> **SET TASK**:
Your task is to reproduce the material exactly.

> **COLLECTED MATERIAL**:
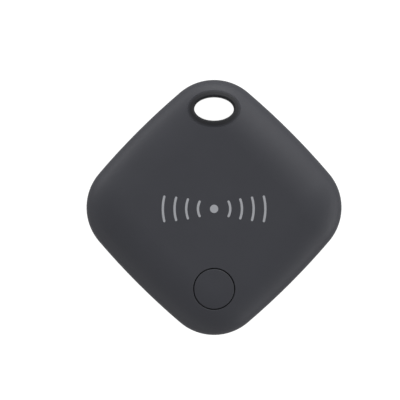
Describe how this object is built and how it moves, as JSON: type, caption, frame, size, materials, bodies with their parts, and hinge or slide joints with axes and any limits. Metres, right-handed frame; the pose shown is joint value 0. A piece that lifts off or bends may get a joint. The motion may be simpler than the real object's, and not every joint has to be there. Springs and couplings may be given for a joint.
{
  "type": "bluetooth tracker tag",
  "caption": "Pebble-shaped wireless tracker tag with a keyring slot near one corner, a push button near the opposite one and a coin-cell battery under a twist-off rear cover.",
  "frame": {"origin": "middle of the plan outline, on the flat back of the tag", "axes": "+Z out of the front face through the thickness, +Y from the middle towards the keyring slot, +X to the right when the front is seen with the slot at the top"},
  "size_m": [0.046, 0.046, 0.0086],
  "materials": {
    "casing_plastic": "matte",
    "liner_plastic": "satin",
    "button_plastic": "matte",
    "black_rubber": "matte",
    "foam": "matte",
    "switch_plastic": "satin",
    "sprung_steel": "satin",
    "stamped_steel": "satin",
    "board_laminate": "satin",
    "moulded_package": "matte",
    "crystal_metal": "satin",
    "white_ceramic": "matte",
    "ferrite": "matte",
    "tan_ceramic": "matte",
    "resistor_body": "satin",
    "tinned_metal": "satin",
    "adhesive_tape": "matte",
    "sounder_brass": "satin",
    "sounder_ceramic": "matte",
    "silvering": "satin",
    "red_insulation": "satin",
    "black_insulation": "satin",
    "cell_steel": "satin",
    "cell_gasket": "satin",
    "cathode_powder": "matte",
    "separator_felt": "matte",
    "anode_metal": "satin",
    "cradle_plastic": "matte"
  },
  "bodies": {
    "housing": {"front_shell": "casing_plastic", "back_shell": "casing_plastic", "slot_liner": "liner_plastic", "perimeter_seal": "black_rubber", "button_membrane": "black_rubber", "switch_base": "switch_plastic", "switch_dome": "sprung_steel", "positive_contacts": "sprung_steel", "negative_contact": "sprung_steel", "switch_frame": "stamped_steel", "switch_terminals": "stamped_steel", "board_screws": "stamped_steel", "main_board": "board_laminate", "bluetooth_chip": "moulded_package", "clock_crystal": "moulded_package", "driver_transistor": "moulded_package", "diodes": "moulded_package", "main_crystal": "crystal_metal", "chip_antenna": "white_ceramic", "boost_inductor": "ferrite", "matching_coils": "ferrite", "capacitors": "tan_ceramic", "reservoir_capacitor": "tan_ceramic", "resistors": "resistor_body", "component_ends": "tinned_metal", "transistor_legs": "tinned_metal", "solder_joints": "tinned_metal", "sounder_tape": "adhesive_tape", "sounder_plate": "sounder_brass", "sounder_ceramic": "sounder_ceramic", "sounder_electrode": "silvering", "sounder_lead_red": "red_insulation", "sounder_lead_black": "black_insulation", "cell_can": "cell_steel", "cell_cap": "cell_steel", "cell_gasket": "cell_gasket", "cell_cathode": "cathode_powder", "cell_separator": "separator_felt", "cell_anode": "anode_metal", "cell_cradle": "cradle_plastic"},
    "button": {"button_cap": "button_plastic"},
    "switch_plunger": {"switch_plunger": "switch_plastic"},
    "cover_seal": {"cover_seal": "black_rubber"},
    "battery_cover": {"battery_cover": "casing_plastic", "cover_pad": "foam"}
  },
  "joints": [
    {"name": "button_press", "type": "slide", "parent": "housing", "child": "button", "axis": [0, 0, -1], "range_m": [0, 0.00015], "stiffness_N_per_m": 3000, "springref_m": -0.00015, "deforming": ["button_membrane", "switch_dome"]},
    {"name": "plunger_press", "type": "slide", "parent": "housing", "child": "switch_plunger", "axis": [0, 0, -1], "range_m": [0, 0.00015]},
    {"name": "cover_lift", "type": "slide", "parent": "housing", "child": "cover_seal", "axis": [0, 0, -1], "range_m": [0, 0.015]},
    {"name": "cover_turn", "type": "hinge", "parent": "cover_seal", "child": "battery_cover", "pos_m": [0, 0, 0.0006], "axis": [0, 0, 1], "range_deg": [0, 35]}
  ],
  "couplings": [
    {"joint": "plunger_press", "follows": "button_press", "ratio": 1}
  ]
}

> **FULL RESPONSE**:
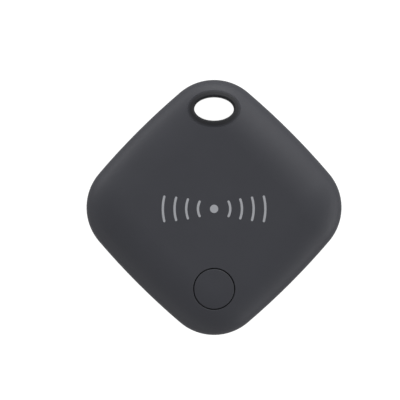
Describe how this object is built and how it moves, as JSON: type, caption, frame, size, materials, bodies with their parts, and hinge or slide joints with axes and any limits. Metres, right-handed frame; the pose shown is joint value 0. A piece that lifts off or bends may get a joint. The motion may be simpler than the real object's, and not every joint has to be there. Springs and couplings may be given for a joint.
{
  "type": "bluetooth tracker tag",
  "caption": "Pebble-shaped wireless tracker tag with a keyring slot near one corner, a push button near the opposite one and a coin-cell battery under a twist-off rear cover.",
  "frame": {"origin": "middle of the plan outline, on the flat back of the tag", "axes": "+Z out of the front face through the thickness, +Y from the middle towards the keyring slot, +X to the right when the front is seen with the slot at the top"},
  "size_m": [0.046, 0.046, 0.0086],
  "materials": {
    "casing_plastic": "matte",
    "liner_plastic": "satin",
    "button_plastic": "matte",
    "black_rubber": "matte",
    "foam": "matte",
    "switch_plastic": "satin",
    "sprung_steel": "satin",
    "stamped_steel": "satin",
    "board_laminate": "satin",
    "moulded_package": "matte",
    "crystal_metal": "satin",
    "white_ceramic": "matte",
    "ferrite": "matte",
    "tan_ceramic": "matte",
    "resistor_body": "satin",
    "tinned_metal": "satin",
    "adhesive_tape": "matte",
    "sounder_brass": "satin",
    "sounder_ceramic": "matte",
    "silvering": "satin",
    "red_insulation": "satin",
    "black_insulation": "satin",
    "cell_steel": "satin",
    "cell_gasket": "satin",
    "cathode_powder": "matte",
    "separator_felt": "matte",
    "anode_metal": "satin",
    "cradle_plastic": "matte"
  },
  "bodies": {
    "housing": {"front_shell": "casing_plastic", "back_shell": "casing_plastic", "slot_liner": "liner_plastic", "perimeter_seal": "black_rubber", "button_membrane": "black_rubber", "switch_base": "switch_plastic", "switch_dome": "sprung_steel", "positive_contacts": "sprung_steel", "negative_contact": "sprung_steel", "switch_frame": "stamped_steel", "switch_terminals": "stamped_steel", "board_screws": "stamped_steel", "main_board": "board_laminate", "bluetooth_chip": "moulded_package", "clock_crystal": "moulded_package", "driver_transistor": "moulded_package", "diodes": "moulded_package", "main_crystal": "crystal_metal", "chip_antenna": "white_ceramic", "boost_inductor": "ferrite", "matching_coils": "ferrite", "capacitors": "tan_ceramic", "reservoir_capacitor": "tan_ceramic", "resistors": "resistor_body", "component_ends": "tinned_metal", "transistor_legs": "tinned_metal", "solder_joints": "tinned_metal", "sounder_tape": "adhesive_tape", "sounder_plate": "sounder_brass", "sounder_ceramic": "sounder_ceramic", "sounder_electrode": "silvering", "sounder_lead_red": "red_insulation", "sounder_lead_black": "black_insulation", "cell_can": "cell_steel", "cell_cap": "cell_steel", "cell_gasket": "cell_gasket", "cell_cathode": "cathode_powder", "cell_separator": "separator_felt", "cell_anode": "anode_metal", "cell_cradle": "cradle_plastic"},
    "button": {"button_cap": "button_plastic"},
    "switch_plunger": {"switch_plunger": "switch_plastic"},
    "cover_seal": {"cover_seal": "black_rubber"},
    "battery_cover": {"battery_cover": "casing_plastic", "cover_pad": "foam"}
  },
  "joints": [
    {"name": "button_press", "type": "slide", "parent": "housing", "child": "button", "axis": [0, 0, -1], "range_m": [0, 0.00015], "stiffness_N_per_m": 3000, "springref_m": -0.00015, "deforming": ["button_membrane", "switch_dome"]},
    {"name": "plunger_press", "type": "slide", "parent": "housing", "child": "switch_plunger", "axis": [0, 0, -1], "range_m": [0, 0.00015]},
    {"name": "cover_lift", "type": "slide", "parent": "housing", "child": "cover_seal", "axis": [0, 0, -1], "range_m": [0, 0.015]},
    {"name": "cover_turn", "type": "hinge", "parent": "cover_seal", "child": "battery_cover", "pos_m": [0, 0, 0.0006], "axis": [0, 0, 1], "range_deg": [0, 35]}
  ],
  "couplings": [
    {"joint": "plunger_press", "follows": "button_press", "ratio": 1}
  ]
}